**REQUIREMENTS**: Look in the material below for the line with "for node_name, node_shape" and the line with "in imported if", then set down exactly those two lines and all lines between, nothing more.

**DATA SECTION**:
•••••

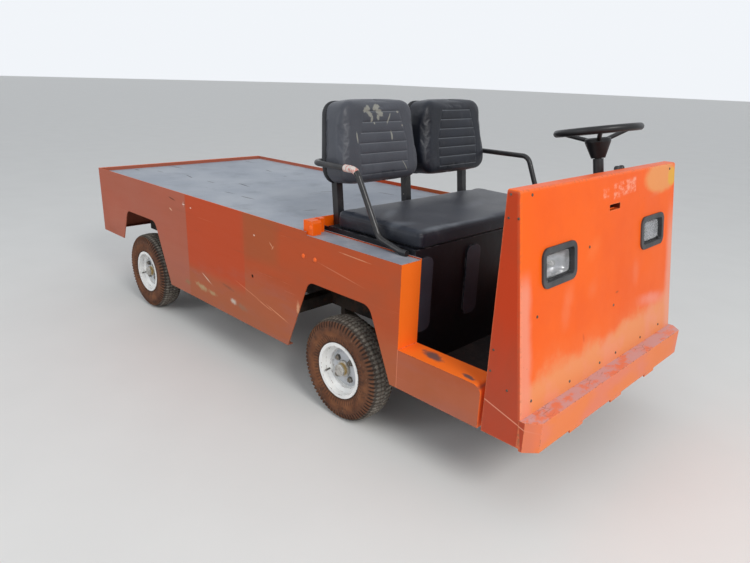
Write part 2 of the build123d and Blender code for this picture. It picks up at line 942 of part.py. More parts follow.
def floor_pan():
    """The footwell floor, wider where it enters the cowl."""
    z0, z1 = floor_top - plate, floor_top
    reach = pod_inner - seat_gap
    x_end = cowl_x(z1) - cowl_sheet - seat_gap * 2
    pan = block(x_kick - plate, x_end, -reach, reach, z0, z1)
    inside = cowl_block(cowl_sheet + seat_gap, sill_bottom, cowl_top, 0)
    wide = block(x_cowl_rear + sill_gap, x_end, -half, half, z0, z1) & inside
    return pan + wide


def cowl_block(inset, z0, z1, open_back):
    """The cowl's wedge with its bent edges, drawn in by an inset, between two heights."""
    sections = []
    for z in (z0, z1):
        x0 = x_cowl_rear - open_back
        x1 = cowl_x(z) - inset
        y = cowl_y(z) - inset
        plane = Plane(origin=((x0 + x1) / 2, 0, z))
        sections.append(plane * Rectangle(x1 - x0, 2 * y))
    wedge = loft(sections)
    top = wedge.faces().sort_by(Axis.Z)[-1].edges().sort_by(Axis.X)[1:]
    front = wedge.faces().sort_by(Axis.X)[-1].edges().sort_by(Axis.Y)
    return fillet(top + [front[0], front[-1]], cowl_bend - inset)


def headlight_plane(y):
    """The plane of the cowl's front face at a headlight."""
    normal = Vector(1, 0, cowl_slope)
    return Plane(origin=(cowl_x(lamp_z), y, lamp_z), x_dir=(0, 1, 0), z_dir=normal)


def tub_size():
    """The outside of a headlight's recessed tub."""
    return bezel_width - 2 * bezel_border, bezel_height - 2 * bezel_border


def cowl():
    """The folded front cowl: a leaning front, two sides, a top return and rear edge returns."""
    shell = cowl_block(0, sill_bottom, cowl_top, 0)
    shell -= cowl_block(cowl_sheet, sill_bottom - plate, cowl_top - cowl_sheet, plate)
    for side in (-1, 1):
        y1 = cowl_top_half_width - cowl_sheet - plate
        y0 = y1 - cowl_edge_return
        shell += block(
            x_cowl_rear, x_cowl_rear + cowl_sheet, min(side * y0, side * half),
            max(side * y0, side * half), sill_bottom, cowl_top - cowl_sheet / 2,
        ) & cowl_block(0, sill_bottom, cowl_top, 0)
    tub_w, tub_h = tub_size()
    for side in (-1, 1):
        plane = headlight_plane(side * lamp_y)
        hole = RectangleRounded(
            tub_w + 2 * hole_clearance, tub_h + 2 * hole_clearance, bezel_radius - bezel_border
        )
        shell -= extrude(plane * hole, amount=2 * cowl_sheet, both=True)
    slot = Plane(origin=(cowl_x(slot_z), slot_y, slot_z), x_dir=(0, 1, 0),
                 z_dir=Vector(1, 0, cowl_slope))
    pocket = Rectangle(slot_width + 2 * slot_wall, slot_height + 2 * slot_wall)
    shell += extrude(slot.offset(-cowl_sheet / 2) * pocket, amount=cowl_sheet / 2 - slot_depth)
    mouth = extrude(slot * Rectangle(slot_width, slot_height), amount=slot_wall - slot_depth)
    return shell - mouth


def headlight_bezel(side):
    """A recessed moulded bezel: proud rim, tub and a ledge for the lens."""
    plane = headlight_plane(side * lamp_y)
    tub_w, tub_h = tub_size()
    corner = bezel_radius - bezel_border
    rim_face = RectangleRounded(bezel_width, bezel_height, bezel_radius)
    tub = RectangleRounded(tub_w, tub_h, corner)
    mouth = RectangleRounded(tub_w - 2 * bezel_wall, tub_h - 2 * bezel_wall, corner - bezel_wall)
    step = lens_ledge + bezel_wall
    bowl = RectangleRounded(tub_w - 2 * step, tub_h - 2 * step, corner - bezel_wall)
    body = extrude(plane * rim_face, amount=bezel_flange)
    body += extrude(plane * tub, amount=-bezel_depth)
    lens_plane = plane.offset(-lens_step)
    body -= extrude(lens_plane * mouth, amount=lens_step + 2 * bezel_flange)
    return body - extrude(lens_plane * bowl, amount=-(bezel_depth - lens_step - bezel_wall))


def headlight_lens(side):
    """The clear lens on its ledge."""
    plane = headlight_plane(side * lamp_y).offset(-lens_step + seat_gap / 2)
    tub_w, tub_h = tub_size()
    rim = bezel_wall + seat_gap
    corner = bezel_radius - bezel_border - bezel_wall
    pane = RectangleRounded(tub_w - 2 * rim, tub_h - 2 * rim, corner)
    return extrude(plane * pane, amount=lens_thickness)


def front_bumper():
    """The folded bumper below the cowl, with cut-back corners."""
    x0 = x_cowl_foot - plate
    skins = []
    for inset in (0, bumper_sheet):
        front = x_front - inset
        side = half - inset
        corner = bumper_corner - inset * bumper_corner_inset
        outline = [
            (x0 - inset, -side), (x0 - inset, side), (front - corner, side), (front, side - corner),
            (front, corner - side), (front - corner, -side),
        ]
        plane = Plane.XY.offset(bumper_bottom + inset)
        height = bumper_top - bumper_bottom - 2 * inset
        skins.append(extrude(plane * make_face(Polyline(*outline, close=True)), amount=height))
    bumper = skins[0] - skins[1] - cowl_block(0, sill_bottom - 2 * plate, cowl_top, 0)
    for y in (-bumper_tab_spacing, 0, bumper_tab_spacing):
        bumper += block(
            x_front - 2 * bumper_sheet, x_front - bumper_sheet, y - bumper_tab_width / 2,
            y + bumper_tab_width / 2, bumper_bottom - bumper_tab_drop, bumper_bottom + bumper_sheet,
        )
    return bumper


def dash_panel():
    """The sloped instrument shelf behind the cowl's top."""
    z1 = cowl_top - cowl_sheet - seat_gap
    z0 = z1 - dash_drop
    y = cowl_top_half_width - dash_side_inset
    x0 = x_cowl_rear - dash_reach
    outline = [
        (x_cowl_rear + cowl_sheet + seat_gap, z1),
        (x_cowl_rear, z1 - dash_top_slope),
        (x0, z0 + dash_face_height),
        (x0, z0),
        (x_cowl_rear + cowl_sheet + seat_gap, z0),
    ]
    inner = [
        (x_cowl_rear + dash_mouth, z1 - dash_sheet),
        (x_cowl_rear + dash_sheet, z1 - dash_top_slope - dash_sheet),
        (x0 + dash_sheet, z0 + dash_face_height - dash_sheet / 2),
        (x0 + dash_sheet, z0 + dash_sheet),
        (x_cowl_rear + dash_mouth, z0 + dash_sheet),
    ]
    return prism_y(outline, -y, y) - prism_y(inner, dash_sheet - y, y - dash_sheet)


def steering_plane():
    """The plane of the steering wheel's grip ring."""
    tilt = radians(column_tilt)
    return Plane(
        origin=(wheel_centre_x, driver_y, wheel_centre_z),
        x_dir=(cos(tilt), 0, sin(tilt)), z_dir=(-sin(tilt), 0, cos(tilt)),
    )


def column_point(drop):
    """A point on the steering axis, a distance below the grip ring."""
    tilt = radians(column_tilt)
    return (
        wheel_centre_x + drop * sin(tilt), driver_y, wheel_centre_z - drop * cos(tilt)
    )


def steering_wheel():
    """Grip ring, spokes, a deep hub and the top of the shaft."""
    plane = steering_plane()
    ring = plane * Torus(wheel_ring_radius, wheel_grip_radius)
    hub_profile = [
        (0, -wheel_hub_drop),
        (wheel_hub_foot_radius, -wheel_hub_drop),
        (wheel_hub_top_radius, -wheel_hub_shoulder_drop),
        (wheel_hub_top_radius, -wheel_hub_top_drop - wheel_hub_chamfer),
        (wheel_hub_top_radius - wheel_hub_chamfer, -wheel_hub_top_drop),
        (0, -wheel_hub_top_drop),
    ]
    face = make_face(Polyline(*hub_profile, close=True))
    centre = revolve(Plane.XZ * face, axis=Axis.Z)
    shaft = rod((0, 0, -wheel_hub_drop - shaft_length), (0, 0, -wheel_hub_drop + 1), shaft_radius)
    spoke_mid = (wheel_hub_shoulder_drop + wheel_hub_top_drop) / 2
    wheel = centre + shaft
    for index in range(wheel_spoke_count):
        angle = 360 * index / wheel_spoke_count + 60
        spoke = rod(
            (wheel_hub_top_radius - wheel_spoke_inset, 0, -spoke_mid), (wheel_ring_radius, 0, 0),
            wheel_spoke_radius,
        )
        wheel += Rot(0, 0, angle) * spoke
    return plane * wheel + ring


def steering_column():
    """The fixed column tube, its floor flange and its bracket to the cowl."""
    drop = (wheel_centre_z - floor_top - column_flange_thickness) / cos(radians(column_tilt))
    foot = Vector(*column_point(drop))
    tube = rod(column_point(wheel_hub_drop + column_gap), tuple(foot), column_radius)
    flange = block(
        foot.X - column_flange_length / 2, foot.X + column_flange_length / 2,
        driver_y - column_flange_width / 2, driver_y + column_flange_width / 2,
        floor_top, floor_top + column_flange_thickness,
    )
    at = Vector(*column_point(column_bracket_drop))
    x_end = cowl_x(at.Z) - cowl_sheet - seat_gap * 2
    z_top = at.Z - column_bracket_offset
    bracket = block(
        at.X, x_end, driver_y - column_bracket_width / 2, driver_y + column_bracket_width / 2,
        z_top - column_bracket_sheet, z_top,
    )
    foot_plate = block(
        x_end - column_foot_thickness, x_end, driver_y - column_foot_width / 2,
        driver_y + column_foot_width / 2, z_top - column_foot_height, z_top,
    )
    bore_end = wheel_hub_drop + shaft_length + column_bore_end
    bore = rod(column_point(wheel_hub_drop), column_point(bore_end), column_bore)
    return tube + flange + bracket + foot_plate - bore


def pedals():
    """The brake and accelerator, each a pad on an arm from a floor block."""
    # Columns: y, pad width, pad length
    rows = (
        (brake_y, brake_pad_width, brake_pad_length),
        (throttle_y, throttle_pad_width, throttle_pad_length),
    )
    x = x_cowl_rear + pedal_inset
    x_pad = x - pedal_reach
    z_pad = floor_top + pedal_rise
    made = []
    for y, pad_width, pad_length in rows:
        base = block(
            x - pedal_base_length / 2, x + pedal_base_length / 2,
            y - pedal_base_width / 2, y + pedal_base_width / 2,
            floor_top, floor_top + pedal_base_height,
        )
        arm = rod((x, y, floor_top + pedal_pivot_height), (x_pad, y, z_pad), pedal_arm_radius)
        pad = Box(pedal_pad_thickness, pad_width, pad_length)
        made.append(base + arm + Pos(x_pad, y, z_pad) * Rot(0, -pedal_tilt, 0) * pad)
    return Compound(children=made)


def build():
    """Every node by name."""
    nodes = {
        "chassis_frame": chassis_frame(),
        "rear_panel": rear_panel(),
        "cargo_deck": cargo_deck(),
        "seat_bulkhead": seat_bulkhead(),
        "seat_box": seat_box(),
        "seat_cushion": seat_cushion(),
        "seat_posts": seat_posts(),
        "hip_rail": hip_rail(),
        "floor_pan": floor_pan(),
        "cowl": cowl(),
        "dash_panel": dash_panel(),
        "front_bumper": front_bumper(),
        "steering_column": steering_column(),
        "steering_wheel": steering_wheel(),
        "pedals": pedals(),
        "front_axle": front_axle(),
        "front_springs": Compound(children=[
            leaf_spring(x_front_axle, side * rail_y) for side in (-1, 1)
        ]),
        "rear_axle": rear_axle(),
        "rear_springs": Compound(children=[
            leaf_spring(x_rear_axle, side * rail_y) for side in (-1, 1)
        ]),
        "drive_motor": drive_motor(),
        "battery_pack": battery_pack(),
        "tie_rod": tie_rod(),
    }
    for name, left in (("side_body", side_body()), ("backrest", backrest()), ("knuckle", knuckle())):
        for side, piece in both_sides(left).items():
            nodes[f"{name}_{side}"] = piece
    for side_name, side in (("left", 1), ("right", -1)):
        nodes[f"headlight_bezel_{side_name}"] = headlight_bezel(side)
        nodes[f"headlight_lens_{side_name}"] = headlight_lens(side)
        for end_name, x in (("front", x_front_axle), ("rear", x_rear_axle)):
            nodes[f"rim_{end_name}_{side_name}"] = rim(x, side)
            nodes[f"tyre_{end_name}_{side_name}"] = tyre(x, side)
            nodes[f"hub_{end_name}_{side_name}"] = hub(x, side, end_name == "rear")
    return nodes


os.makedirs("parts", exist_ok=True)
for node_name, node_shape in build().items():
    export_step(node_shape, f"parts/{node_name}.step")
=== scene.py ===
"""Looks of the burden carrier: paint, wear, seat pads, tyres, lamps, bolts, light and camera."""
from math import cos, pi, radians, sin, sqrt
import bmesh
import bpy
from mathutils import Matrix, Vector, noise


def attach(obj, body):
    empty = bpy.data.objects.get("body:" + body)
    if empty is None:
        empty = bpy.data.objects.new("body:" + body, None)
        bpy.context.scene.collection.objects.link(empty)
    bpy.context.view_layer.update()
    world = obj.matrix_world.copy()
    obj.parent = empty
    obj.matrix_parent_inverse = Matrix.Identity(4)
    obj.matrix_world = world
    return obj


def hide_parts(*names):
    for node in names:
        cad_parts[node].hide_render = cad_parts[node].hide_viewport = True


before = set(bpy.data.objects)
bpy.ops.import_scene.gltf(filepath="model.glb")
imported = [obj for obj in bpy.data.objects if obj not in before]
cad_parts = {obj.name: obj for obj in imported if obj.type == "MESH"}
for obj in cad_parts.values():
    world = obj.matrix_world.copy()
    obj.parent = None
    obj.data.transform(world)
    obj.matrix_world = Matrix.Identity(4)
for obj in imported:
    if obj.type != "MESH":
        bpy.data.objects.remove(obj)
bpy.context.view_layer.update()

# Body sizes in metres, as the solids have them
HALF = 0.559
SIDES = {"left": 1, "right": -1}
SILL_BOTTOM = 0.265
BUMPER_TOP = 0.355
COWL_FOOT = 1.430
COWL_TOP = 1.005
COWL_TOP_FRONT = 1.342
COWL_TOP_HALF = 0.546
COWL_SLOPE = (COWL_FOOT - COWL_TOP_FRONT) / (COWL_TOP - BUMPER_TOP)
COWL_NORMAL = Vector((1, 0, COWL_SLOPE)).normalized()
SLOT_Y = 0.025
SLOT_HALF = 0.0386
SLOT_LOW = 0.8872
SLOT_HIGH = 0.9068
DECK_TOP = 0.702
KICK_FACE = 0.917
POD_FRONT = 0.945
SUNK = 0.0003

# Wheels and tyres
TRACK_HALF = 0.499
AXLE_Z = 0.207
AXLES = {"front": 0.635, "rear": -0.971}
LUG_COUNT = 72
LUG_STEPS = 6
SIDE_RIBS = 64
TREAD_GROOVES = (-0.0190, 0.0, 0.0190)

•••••

**WRITTEN REPLY**:
for node_name, node_shape in build().items():
    export_step(node_shape, f"parts/{node_name}.step")
=== scene.py ===
"""Looks of the burden carrier: paint, wear, seat pads, tyres, lamps, bolts, light and camera."""
from math import cos, pi, radians, sin, sqrt
import bmesh
import bpy
from mathutils import Matrix, Vector, noise


def attach(obj, body):
    empty = bpy.data.objects.get("body:" + body)
    if empty is None:
        empty = bpy.data.objects.new("body:" + body, None)
        bpy.context.scene.collection.objects.link(empty)
    bpy.context.view_layer.update()
    world = obj.matrix_world.copy()
    obj.parent = empty
    obj.matrix_parent_inverse = Matrix.Identity(4)
    obj.matrix_world = world
    return obj


def hide_parts(*names):
    for node in names:
        cad_parts[node].hide_render = cad_parts[node].hide_viewport = True


before = set(bpy.data.objects)
bpy.ops.import_scene.gltf(filepath="model.glb")
imported = [obj for obj in bpy.data.objects if obj not in before]
cad_parts = {obj.name: obj for obj in imported if obj.type == "MESH"}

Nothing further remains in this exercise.